Transcribe the stretch of entries below from the line with "import_model()" through the line with "for key, finish", exactly and with both ends included; leave out all other lines.

================================

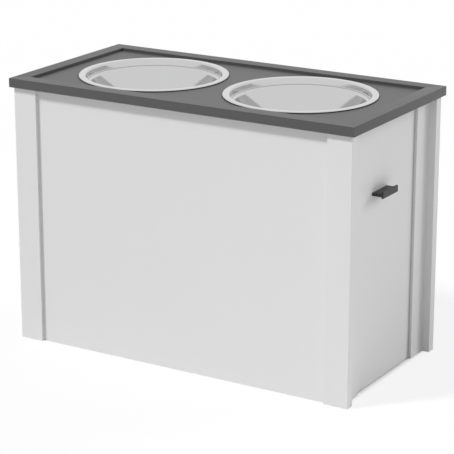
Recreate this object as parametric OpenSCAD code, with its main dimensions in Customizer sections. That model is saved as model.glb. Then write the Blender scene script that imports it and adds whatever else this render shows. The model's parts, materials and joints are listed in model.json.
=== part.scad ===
// Elevated dog feeder: two lift-out bowls in a rimmed top, over a cabinet with a pull-out storage drawer.
// X runs along the front from left to right, Y from front to back, Z up, in millimetres.
// The origin is the centre of the footprint, on the floor.

/* [Top] */
// Height of the top's upper edge above the floor
top_z = 425; // [390:1:500]
// Thickness of the tray board that carries the bowls
tray_t = 10; // [9:0.5:14]
// Height of the raised rim above the tray board
rim_h = 4.5; // [2.5:0.5:8]
// Width of the raised rim
rim_w = 24; // [20:1:26]
// Gap between the bowls and the rim at the two ends
bowl_end_gap = 27.5; // [24:0.5:80]
// Gap between the bowls and the rim at the front and the back
bowl_side_gap = 8.5; // [5:0.5:40]
// Gap between the two bowls
bowl_gap = 27; // [10:1:100]
// Overhang of the top past the cabinet, all round
overhang = 5.5; // [2:0.5:8]

/* [Bowls] */
// Diameter of a bowl over its rolled edge
bowl_d = 235; // [200:1:260]
// Width of the flange, rolled edge included
flange_w = 11.5; // [9:0.5:16]
// Height of the shoulder below the flange
step_h = 9.5; // [7:0.5:14]
// How far the shoulder draws the wall in
step_in = 9; // [8.5:0.5:12]
// How far the shoulder's side leans in on its way down
step_lean = 1; // [0.5:0.1:1.3]
// Radius of the bend from the flange into the shoulder
throat_bend_r = 3; // [2:0.5:3.5]
// Radius of the bend at the foot of the shoulder's side
foot_bend_r = 0.8; // [0.5:0.1:1]
// Radius of the bend from the shoulder into the wall
ledge_bend_r = 5.5; // [3:0.5:5.5]
// Depth of a bowl below its flange
bowl_depth = 65; // [45:1:90]
// How much smaller the radius of the flat bottom is than that of the wall below the shoulder
bowl_taper = 26; // [18:1:50]
// Radius between the bottom and the wall of a bowl
bowl_corner_r = 14; // [8:1:18]
// Thickness of the bowl's metal
bowl_t = 0.8; // [0.6:0.1:1]
// Radius of the rolled edge
roll_r = 1.15; // [1.1:0.05:2]
// Gap between a bowl and its cut-out, all round
cutout_gap = 1.2; // [0.6:0.1:2]

/* [Cabinet] */
// Thickness of the stiles
stile_t = 15; // [13:0.5:16]
// Width of the stiles of the front and the back
stile_w = 40; // [34:1:60]
// Width of the stiles of the two ends
end_stile_w = 40; // [36:1:46]
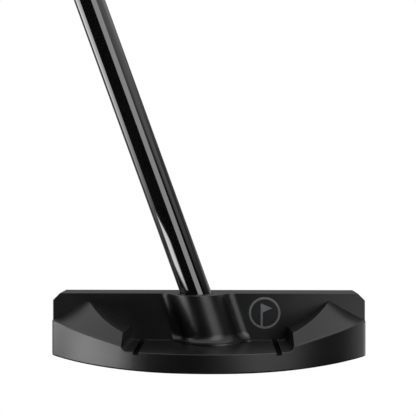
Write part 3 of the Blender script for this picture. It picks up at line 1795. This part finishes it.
@dataclass
class Studio:
    """Plain pale floor, soft light cards, plain surroundings and the camera."""

    behind: float = 0.16
    aside: float = 1.4
    above: float = 1.2
    dim: float = 0.01
    sensor: float = 36.0
    lens: float = 67.2404
    eye: tuple[float, float, float] = (4.0, -251.8, 50.4)
    yaw: float = math.radians(0.92)
    floor_size: float = 30.0
    floor_drop: float = 0.0002

    def camera(self) -> None:
        """Adds the camera, level, behind the head."""
        data = bpy.data.cameras.new("camera")
        data.sensor_width = self.sensor
        data.lens = self.lens
        data.clip_start = 0.01
        camera = bpy.data.objects.new("camera", data)
        camera.location = Vector(self.eye) * MM
        camera.rotation_euler = (math.pi / 2, 0, self.yaw)
        bpy.context.scene.collection.objects.link(camera)
        bpy.context.scene.camera = camera

    def floor(self) -> None:
        """Adds the pale floor, evenly white to the camera."""
        select_none()
        bpy.ops.mesh.primitive_plane_add(size=self.floor_size, location=(0, 0, -self.floor_drop))
        plane = bpy.context.object
        plane.name = "floor"
        material = bpy.data.materials.new("pale_floor")
        material.use_nodes = True
        tree = material.node_tree
        shader = tree.nodes["Principled BSDF"]
        shader.inputs["Base Color"].default_value = (0.8, 0.8, 0.8, 1)
        shader.inputs["Roughness"].default_value = 0.9
        shader.inputs["Specular IOR Level"].default_value = 0.1
        glow = tree.nodes.new("ShaderNodeEmission")
        glow.inputs["Strength"].default_value = 1.0
        self.show(tree, shader.outputs["BSDF"], glow.outputs["Emission"],
                  tree.nodes["Material Output"])
        plane.data.materials.append(material)
        plane.visible_glossy = False
        plane.visible_shadow = False

    @staticmethod
    def show(tree: bpy.types.NodeTree, lit: bpy.types.NodeSocket, seen: bpy.types.NodeSocket,
             out: bpy.types.Node) -> None:
        """Gives the camera another surface than the one that lights the club.

        Args:
            tree: the floor's or the world's tree.
            lit: what every other ray meets.
            seen: what the camera sees.
            out: the tree's output node.
        """
        path = tree.nodes.new("ShaderNodeLightPath")
        mix = tree.nodes.new("ShaderNodeMixShader")
        link(tree, path.outputs["Is Camera Ray"], mix.inputs["Fac"])
        link(tree, lit, mix.inputs[1])
        link(tree, seen, mix.inputs[2])
        link(tree, mix.outputs["Shader"], out.inputs["Surface"])

    def world(self) -> None:
        """White to the camera; to the club grey above and behind, lighter at the far right."""
        world = bpy.data.worlds.new("surroundings")
        bpy.context.scene.world = world
        world.use_nodes = True
        tree = world.node_tree
        x, y, z = coordinates(tree, "Generated")
        right = calc(tree, "MULTIPLY", step(tree, x, 0.35, 0.8), step(tree, z, 0.25, 0.0))
        back = calc(tree, "MULTIPLY", step(tree, y, 0.0, 0.15), step(tree, z, -0.5, -0.2))
        tone = calc(tree, "ADD", calc(tree, "MULTIPLY", right, self.aside), self.behind)
        roof = calc(tree, "MULTIPLY", step(tree, z, 0.3, 0.65), self.above)
        grey = calc(tree, "MAXIMUM", calc(tree, "MULTIPLY", back, tone), roof)
        lit = tree.nodes["Background"]
        lit.inputs["Color"].default_value = (1, 1, 1, 1)
        link(tree, calc(tree, "ADD", grey, self.dim), lit.inputs["Strength"])
        seen = tree.nodes.new("ShaderNodeBackground")
        seen.inputs["Color"].default_value = (1, 1, 1, 1)
        self.show(tree, lit.outputs["Background"], seen.outputs["Background"],
                  tree.nodes["World Output"])

    def build(self) -> None:
        """Sets up the whole studio."""
        self.camera()
        self.floor()
        self.world()
        for card in CARDS:
            card.build()
        bpy.context.scene.view_settings.view_transform = "Standard"


def main() -> None:
    """Loads the frame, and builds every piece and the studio."""
    logging.basicConfig(level=logging.INFO, format="%(message)s")
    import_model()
    effects = SharedEffects()
    materials = {key: finish.build(effects) for key, finish in FINISHES.items()}

    head = Head()
    lean = head.shaft_place()
    shaft = Shaft(lean, head.tip(), GRIP_END)
    grip = Grip(lean, GRIP_START, GRIP_END)
    pieces = [
        (head.build(), "head_body", "black_steel", ["head", "face", "recess"]),
        (head.build_mark(), "emblem_enamel", "enamel", ["enamel"]),
        (head.weight.build(Side.HEEL, head.sole), "sole_weight_heel", "weight_steel", ["weight"]),
        (head.weight.build(Side.TOE, head.sole), "sole_weight_toe", "weight_steel", ["weight"]),
        (shaft.build(), "shaft", "black_shaft", ["shaft"]),
        (shaft.build_adhesive(head.glue_top()), "hosel_adhesive", "epoxy", ["epoxy"]),
        (shaft.build_plug(), "tip_plug", "plug", ["cork"]),
        (shaft.build_tape(GRIP_START, GRIP_END), "grip_tape", "tape", ["tape"]),
        (grip.build(), "grip", "grip_rubber", ["rubber"]),
        (grip.build_cap(), "grip_cap", "cap_rubber", ["cap"]),
    ]
    for piece, node, slot, finishes in pieces:
        dress(piece, [materials[key] for key in finishes])
        if node == "head_body":
            for face in piece.data.polygons:
                face.material_index = head.finish_of(face).value
        stand_for(piece, node)

    Studio().build()
    bpy.context.view_layer.update()


if __name__ == "__main__":
    main()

================================

- [SOLUTION]:
    import_model()
    effects = SharedEffects()
    materials = {key: finish.build(effects) for key, finish in FINISHES.items()}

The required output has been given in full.